Part of Session 120: Sociolinguists on Facebook on the Indigenous Languages in the City (Other abstracts in this session)

Indigenous Languages as Cosmopolitan and Global Languages: The Latin American Case

Authors: Coronel-Molina, Serafin M.
Submitted by: Coronel-Molina, Serafin M. (Indiana University Bloomington, USA, United States of America)

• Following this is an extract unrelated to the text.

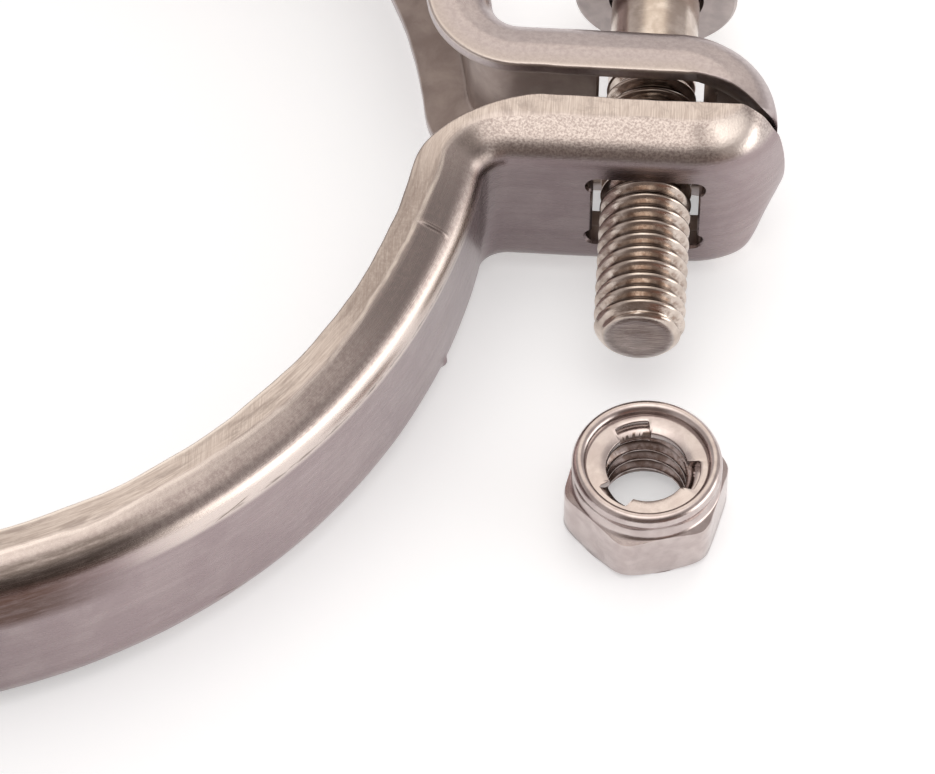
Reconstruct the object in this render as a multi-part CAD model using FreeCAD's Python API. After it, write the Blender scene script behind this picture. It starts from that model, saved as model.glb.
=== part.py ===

Latin America is a multilingual, pluricultural and multiethnic social context. Many indigenous languages have co-existed with Spanish in a diglossic and multiglossic situation for more than 500 years. This asymmetric relationship of power and prestige, and the negative attitudes and isolationist ideologies on the part of the majority of Spanish speakers at the societal level have caused a negative impact on the recognition and valorization of indigenous languages. Despite these competing ideologies and negative attitudes, the constant demand of the linguistic market, and the pressures of the multiplicity of social, economic and political factors, some Indigenous languages still remain relatively vital in the Latin American sociolinguistic landscape. In their struggle to survive, in recent years, Indigenous languages have gained new terrains of functionality in areas such as mass media and social media. By merging tradition and technology, these indigenous languages have started bridging the gap between the local and the global. In other words, the presence of Indigenous languages is becoming more prevalent not only in private domains, but also in public domains, and even in virtual domains. In this presentation, I am going to demythify the views and beliefs of Indigenous languages as only ancientand local languages, and demonstrate with some examples that they are modern and global languages in process of development to face the challenges of contemporary times. In short, Indigenous languages are not static, but dynamic like any other language around the world, so trying to museumize, romanticize and essentialize them in the twenty-first century could be a counterproductive endeavor. My primary focus will be on the following Indigenous languages: Quechua and Aymara (Andean territory), Guarani (Amazonian and Andean territories), Yucatec Mayan (Mexico and Yucatán Peninsula in Guatemala), K’iché [Quiché] (Guatemala highlands, and Guatemala City) and Nahuatl (Mexico).